Lauren MayLauren May is the Housing Advocate at the Coalition for the Homeless in Manhattan, where she assists homeless adults living with psychiatric diagnoses in accessing supportive housing and services. A longtime volunteer for people experiencing homelessness even before she enrolled at NYU Silver, Lauren was awarded the Silver Citizenship Award in her final year of the MSW program in recognition of her ongoing work with New York’s homeless community.

What does your work as a housing advocate for people experiencing homelessness entail?

I help single homeless adults with serious mental illness diagnoses apply for supportive housing and other services. I work with clients to complete applications, which are required to access supportive housing, help clients prepare for housing interviews, make referrals to other programs, and accompany clients to various appointments.

What drives you to do this work?

I've been working and volunteering with homelessness issues for almost 12 years now, and it all started with a conversation when I was seventeen. I remember walking past a panhandler with my pastor and asking him, “How do people become homeless?” His response: “Sometimes, they just fall through the cracks…”

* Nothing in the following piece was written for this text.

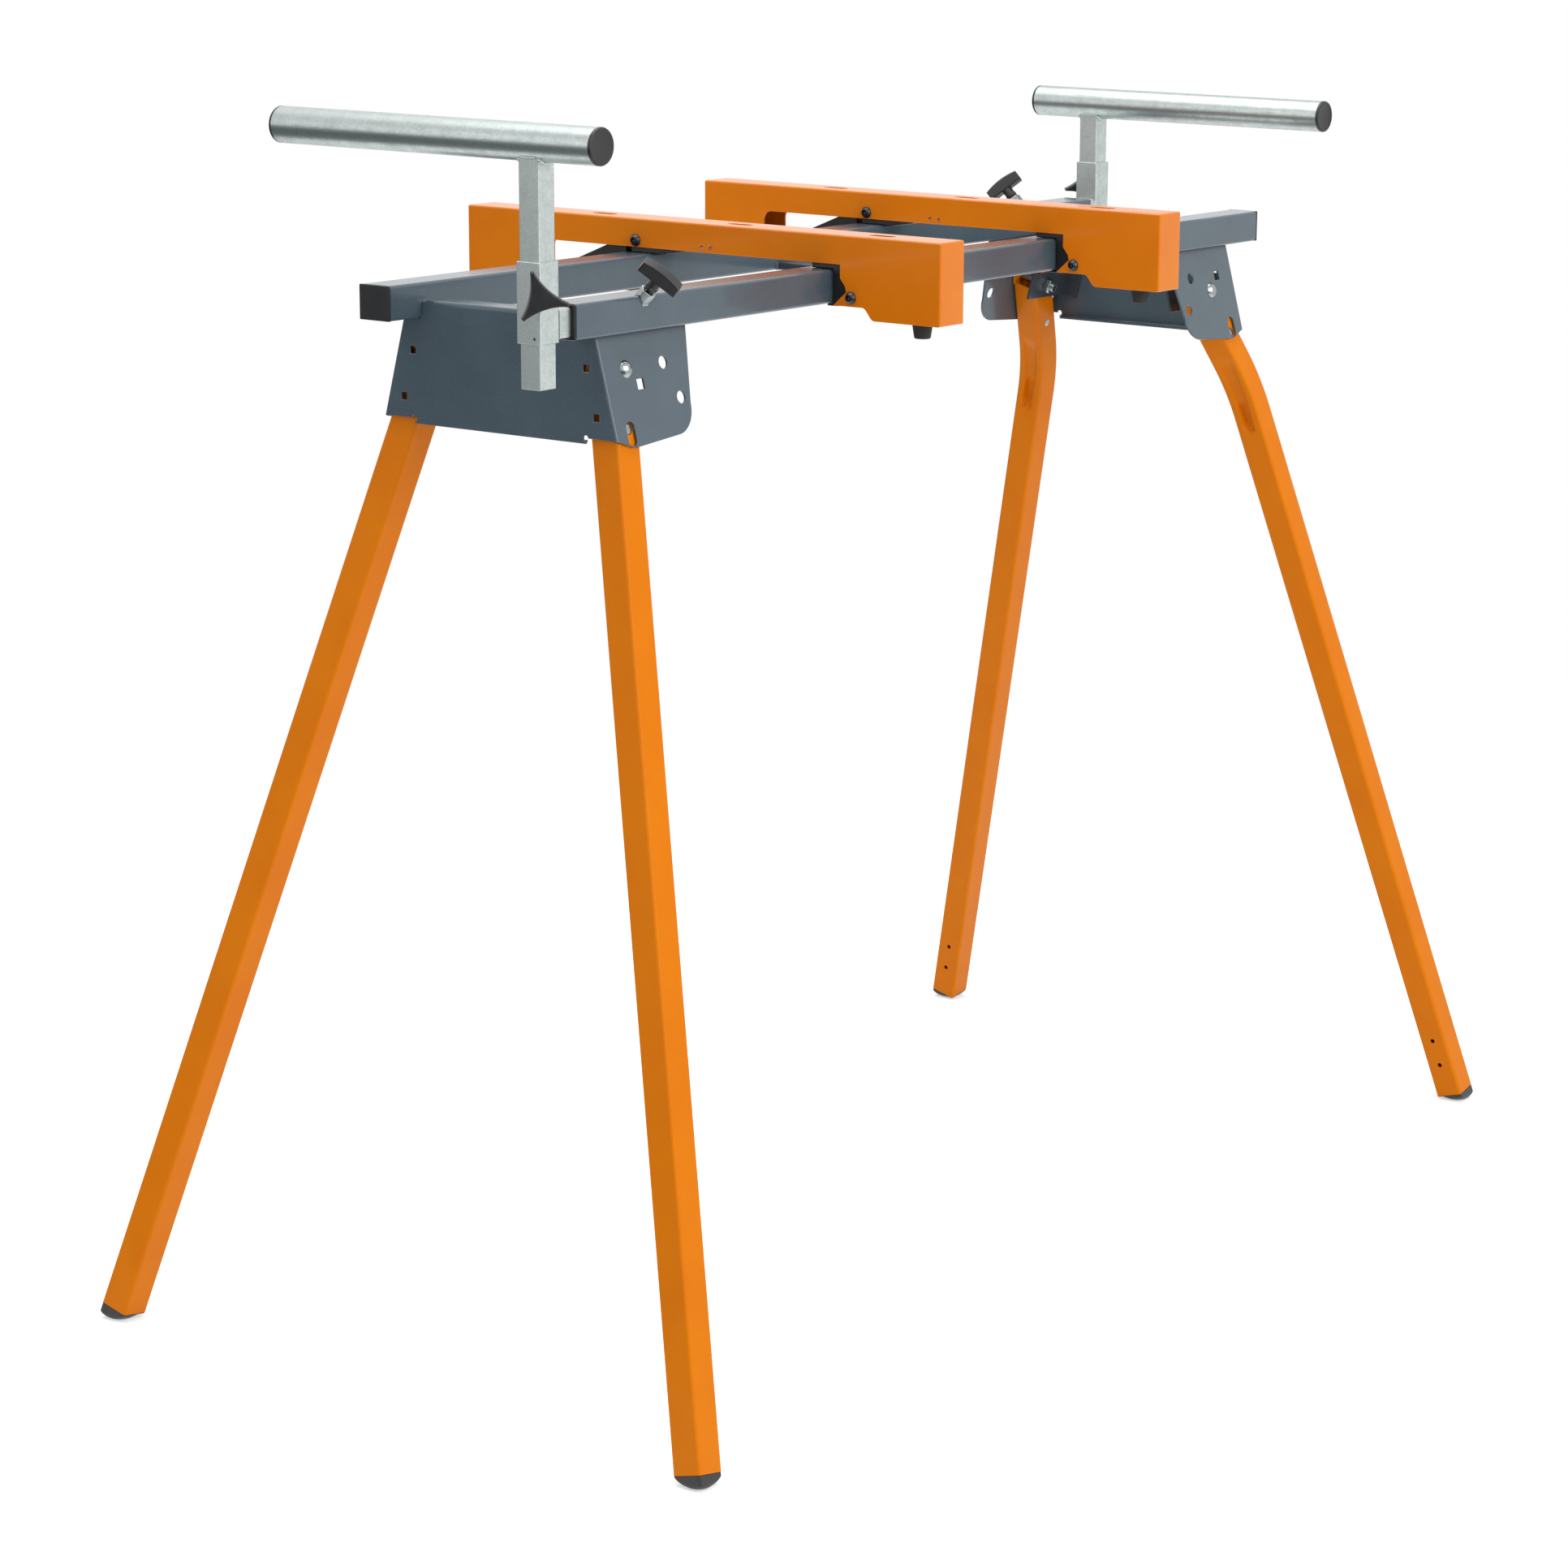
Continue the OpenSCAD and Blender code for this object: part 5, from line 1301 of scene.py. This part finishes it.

I was plagued with questions — What cracks? Why aren’t people helping them? Why aren’t we fixing the gaps in the system? Whether it was due to a lack of medical or psychiatric care, familial breakdown, or a failed connection with educational or vocational training, I was baffled by the myriad of ways one could become homeless. I found that those who were experiencing homelessness had been failed by every possible safety net and preventative measure.

This drew me to meet people where they were and inspired a personal commitment to finding ways to support and empower homeless individuals. I wanted to help people to reach their personal goals, with housing, or with the simple things like obtaining new clothes or a meal.

In what ways did Silver inform your first year out as an MSW?

I am so thankful for my clinical training at Silver. Truly listening and engaging a client are the most essential skills I learned at Silver and I utilize what I learned every day in my work to build strong bonds with clients. Many clients experienced unfathomable traumas before coming to my office, so being able to hold the space with them has made my clinical work stronger.

What's the biggest challenge you face in your work?

Burnout is real. I have had to be very mindful of not letting the issues and experiences of my clients weigh so heavily on me. I realized that I cannot do the work I need to do to empower my clients if I do not set boundaries and leave my caseload at my office. Having a good support system and exercise also help.  I struggle with it still, but I know that finding a balance and fending off burnout will benefit me and my clients.

What advice would you give to graduating MSW students?

Don’t feel locked into certain jobs or areas simply because of previous training, work or volunteer experience. I almost didn’t apply to my current job because I had never worked in housing issues before. My background was in emergency shelter settings and case management. I went for it any way, and I can honestly say I have never been more excited to go to work than I am now.

Anything you would like to add or anyone from the Silver community you would like to thank?

I have to thank my first year practice class. I could not have asked for a more compassionate cohort with whom to begin my NYU tenure. I also owe Dr. Deborah Padgett a huge thanks, as she taught an outstanding seminar on homelessness issues which I took at the end of my time at NYU and built my confidence before heading out into the field. She is an amazing resource.